Does anyone know of a place to get cheap Sodastream gas refills in the Tavira / Olhao / Moncarapacho area? Continente do exchange cylinders but they are very expensive.
Many thanks.

Lewis


----------



## JohnBoy (Oct 25, 2009)

I've no idea how much Continente are charging but if you go to:

https://sodastream.pt/onde-comprar/

and enter your town, you will get a list of stores near you offering Sodastreams. Maybe one of those will be cheaper.

There are six in the Tavira / Olhao / Moncarapacho area.

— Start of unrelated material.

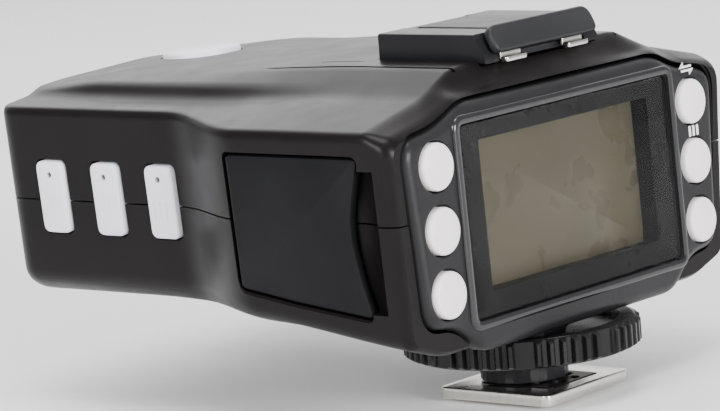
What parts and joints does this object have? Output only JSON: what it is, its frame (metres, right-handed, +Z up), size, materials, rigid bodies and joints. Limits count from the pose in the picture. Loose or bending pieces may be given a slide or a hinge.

I've never looked at the gas in Continente. Does the price that you're looking at include a deposit maybe? It's a different system to the one that I used decades ago back in the UK, so I have no idea how it works now or here. TBH I did look at a new machine in Continente, worked out the cost per litre and picked up my usual 1.5 litre bottles of gassed water at 26 cents. Way cheaper!


----------



## siobhanwf (Mar 20, 2009)

I have been getting mine at Continente


----------



## Jollity (May 9, 2017)

JohnBoy said:


> I've no idea how much Continente are charging but if you go to:
> 
> https://sodastream.pt/onde-comprar/
> 
> ...


Many thanks JohnBoy and Siobahnwf.Quick Reply

Unfortunately all refill / exchange outlets all charge the same (short and curlies). Somewhere I will track down a supply of CO2 gas in larger quantities and then, with the appropriate regulator, I'll be able to refill my own cylinder at a far more reasonable cost. Regarding the cheap 1.5 litre bottles, it's that last word that is the reason for this post!


----------



## nettie40castro (3 mo ago)

siobhanwf said:


> I have been getting mine at Continente


 Which Conintente? Although the website says you can get them at Continentie stores, I have not seen them in Beja or Guia.


----------



## Stevesolar (Dec 21, 2012)

nettie40castro said:


> Which Conintente? Although the website says you can get them at Continentie stores, I have not seen them in Beja or Guia.


Did you see when the above was posted?
2019!


----------